Getting off the beaten track has its rewards: peace and quiet. And also, of course, discovering the authenticity and beauty of each particular location. The Basque Country’s 5 least known nature parks are not exactly unknown locations, but they have been frequented less by the general public, even ordinary Basques.
Their names are Armañón (in the historical territory of Bizkaia), Izki and Valderejo (in Álava), and Aiako Harria and Pagoeta (in Gipuzkoa). All of them, with the exception of Pagoeta, lie within the confines of the Basque Country, from north to south, east and west. So, by visiting all of them, we secure an overall view of the Basque Country’s two predominant climates: the Atlantic climate and the Mediterranean climate, with their respective biodiversities.
The objective of a nature park is to conserve and maintain the flora and fauna in a protected environment.
Conservation is compatible with the utilisation of resources and the activities of the inhabitants, often in relation to livestock, as we will see below.
Armañón Nature Park: On the border with the autonomous community of Cantabria we find the spectacular Pozalagua cave and its curious eccentric stalactites. The protected area is a combination of mountain, meadows for livestock and autochthonous forests, such as the Jorrios and Sopeña holm oak groves, and oak groves such as Remendón.
A varied combination attracting a number of ornithological species, including the Egyptian vulture, now a protected species. There are also autochthonous species of animals such as the red-faced Carranzana sheep, the Monchina cow or the “villano de las Encartaciones” dog.
Pagoeta Nature Park: Its main features are the green meadows sloping down to the sea, and rock artwork in the Altxerri caves, declared a UNESCO World Heritage Site.
This nature park marks out a humanised landscape of meadows and farmsteads. The 15th century Agorregi forge, the Iturraran botanical garden, and the cooler chambers demonstrating how food was preserved in the past complete the visit.

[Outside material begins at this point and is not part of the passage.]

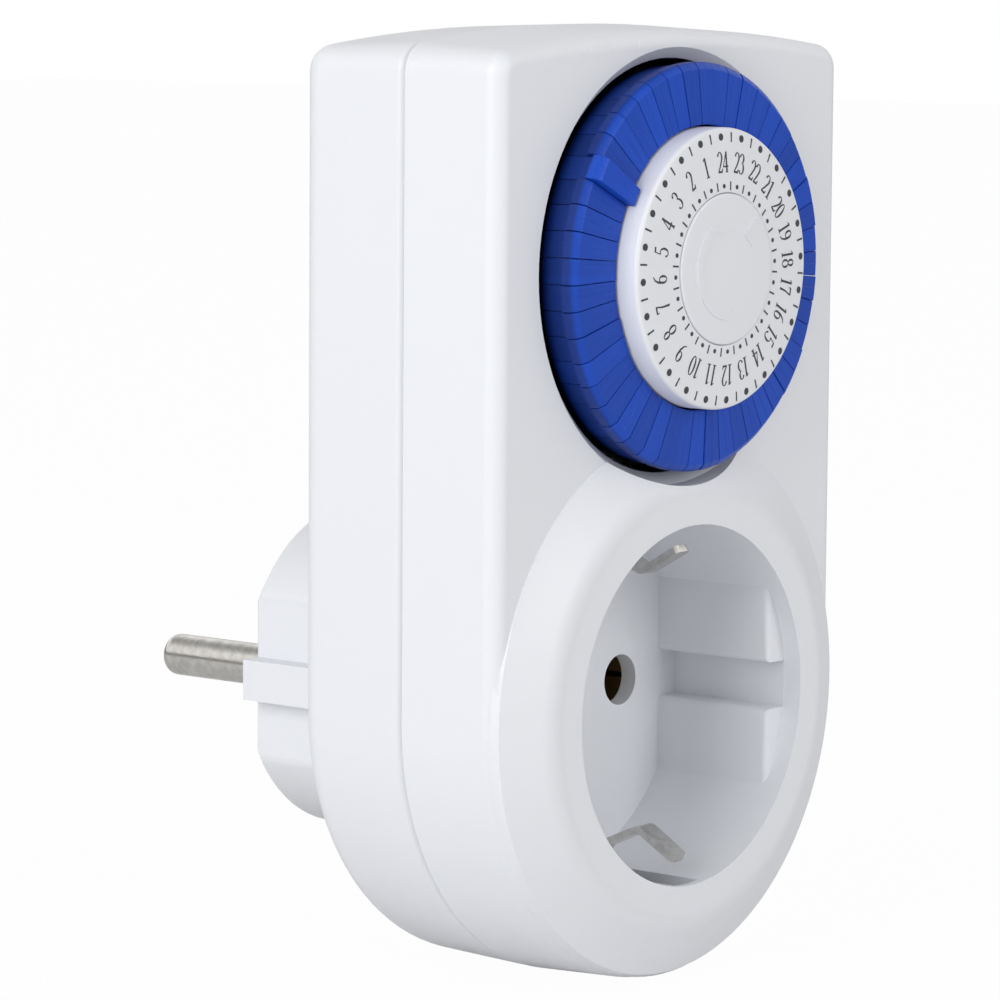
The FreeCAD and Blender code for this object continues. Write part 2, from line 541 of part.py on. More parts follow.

Izki Nature Park: Located on the border with Navarra, this nature park is mostly forest, with the highest concentration of Quercus pyrenaica oaks in Europe. Particularly recommended are the River Izki’s spectacular waterfall flanked by mountains, and the eremitic caves of Laño and Santorkaria. This Capadocia of Treviño was inhabited between the 7th and 10th centuries, and subsequently used as a necropolis, as borne out by the tombs set into the rock.
Aiako Harria Nature Park: This park has a splendid granite massif with a view of Txingudi bay, representing the sea/land border between France and Spain. This is, in fact, one of the western edges of the Pyrenees, and one of the Basque Country’s oldest rock formations.
It came to the surface 250 million years ago, and sea creature fossils have been found at certain locations. It is also possible to penetrate the actual rocks by visiting the Arditurri mines. This is one of the few mining facilities in Spain that was operated for more than two thousand years, with practically no interruptions.
The Romans began by mining argentiferous lead glance to obtain silver. Iron, lead and fluorite were mined there down through the years, until the mine was finally closed in 1985. Human settlements in this nature park date back to prehistoric times, as borne out by the cromlechs, burial barrows and dolmens dotted around the landscape.
Valderejo Nature Park: According to the experts, if you’re a rambling enthusiast, this nature park in Álava next to the border with Burgos province is an absolute must. The scenic gem of this valley, flanked by steep rock walls, is the River Purón gorge. The towering crags are home to Euskadi’s largest colony of griffon vultures.
The Valpuesta Collegiate Church nearby is also worth seeing. It is a curious Gothic construction, formerly the episcopal seat, barely even standing nowadays. The local people are fighting to ensure that this church, held to be the cradle of the Spanish language, is given the consideration it deserves.
It was here that what are known as the Valpuesta Chartularies were written: the first texts written in Spanish and Basque, dating back to the 9th century. In other words, before the chartularies at the San Millán de la Cogolla monastery in La Rioja, held to be the very first.